If we want to write a query, we click on the Execute SQL tab.

Dataset Description

The dataset for this lesson is cleaned Gapminder data from Jennifer Bryan https://github.com/jennybc/gapminder

Import

  1. Download the two files in this a zip file.
  2. Start a New Database Database -> New Database
  3. Start the import Database -> Import
  4. Select the file to import - gap-every-five-years.csv
  5. Give the table a name that matches the file name. We'll call it surveys
  6. Here the first row has column headings, so check the 'First row contains column names' box
  7. Use the defaults of Fields separated by: comma and Fields enclosed by: double quotes if necessary. We don't have a column that has unique values, so we don't have a 'Primary key' and SQLite will create one for us.
  8. Press OK
  9. When asked if you want to modify the table, click OK
  10. Set the data types for each field: choose TEXT for fields with text (country) and INTEGER for fields with non-decimal numbers (year, pop) and FLOAT for fields with decimal numbers ('lifeExp', 'gdpPercap')
  11. When it says "Are you sure you want to perform the following operation(s): Import Data: Rows = 1704" click OK
  12. Then it will say "Import: 1704 rows imported"
  13. Click on the 'Browse and Search' tab
  14. Click on the 'gpdata' in the Tables section on the left and you can see the data just imported.

Challenge

Import the country table - countries.csv

In this lesson, we have two tables rather than the one combined table. Rather than repeating the continent information along with the country in the surveys table, we have a separate table that contains that information. Then we can put that information back together whenever we need to by matching country to continent. We'll go over how to join that information at the end. This is a very valuable feature of SQL.

You can also use this same approach to append new data to an existing table.


Basic queries

Let's start by using the surveys table. Here we have data on all the countries and years

Let’s write an SQL query that selects only the year column from the surveys table.

Go to the 'Execute SQL' tab. In the box type:

SELECT year FROM surveys;

We have capitalized the words SELECT and FROM because they are SQL keywords. SQL is case insensitive, but it helps for readability – good style.

If we want more information, we can just add a new column to the list of fields, right after SELECT:

SELECT year, pop FROM surveys;

Or we can select all of the columns in a table using the wildcard *

SELECT * FROM surveys;

Unique values

If we want only the unique values so that we can quickly see what countries have been surveyed we use DISTINCT

SELECT DISTINCT country FROM surveys;

If we select more than one column, then the distinct pairs of values are returned

SELECT DISTINCT country, year FROM surveys;

Calculated values

We can also do calculations with the values in a query. For example, if we wanted to look at the population in thousands of people, to make it easier to look at, we could divide population by 1000

SELECT country, year, pop/1000.0 from surveys;

When we run the query, the expression pop / 1000.0 is evaluated for each row and appended to that row, in a new column. Expressions can use any fields, any arithmetic operators (+ - * /) and a variety of built-in functions (). For example, we could round the values of gpdPercap to two decimal values to make them easier to read.

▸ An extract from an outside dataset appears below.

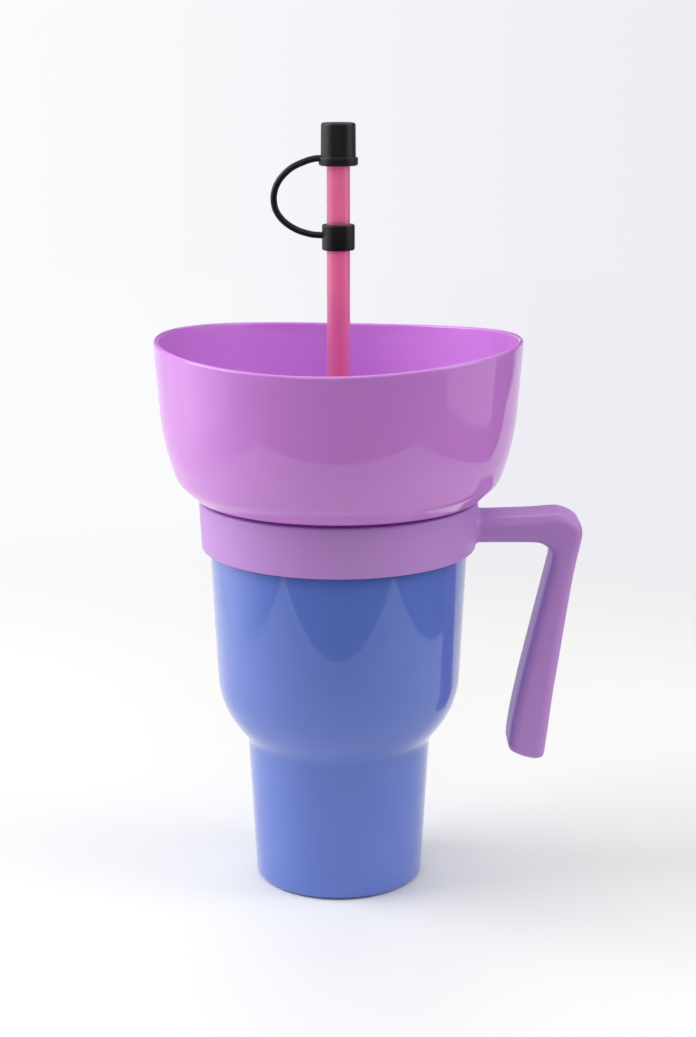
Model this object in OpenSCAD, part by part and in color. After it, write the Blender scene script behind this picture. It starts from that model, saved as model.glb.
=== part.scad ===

SELECT country, year, ROUND(gpdPercap, 2) FROM surveys;

We can also rename the column using AS

SELECT country, year, ROUND(gdpPercap, 2) AS gdp FROM surveys;

Challenge

Write a query that returns the country, year, population in millions of people, rounded to two decimal places and life expectancy rounded to one decimal place. As a bonus rename the columns.

Filtering

Databases can also filter data – selecting only the data meeting certain criteria. For example, let’s say we only want data for the country Iceland. We need to add a WHERE clause to our query:

SELECT * FROM surveys WHERE country="Iceland";

We can do the same thing with numbers. Here, we only want the data since 2000:

SELECT * FROM surveys WHERE year >= 2000;

We can use more sophisticated conditions by combining tests with AND and OR. For example, suppose we want the data on Iceland starting in the year 2000:

SELECT * FROM surveys WHERE (year >= 2000) AND (country = "Iceland");

Note that the parentheses aren’t needed, but again, they help with readability. They also ensure that the computer combines AND and OR in the way that we intend.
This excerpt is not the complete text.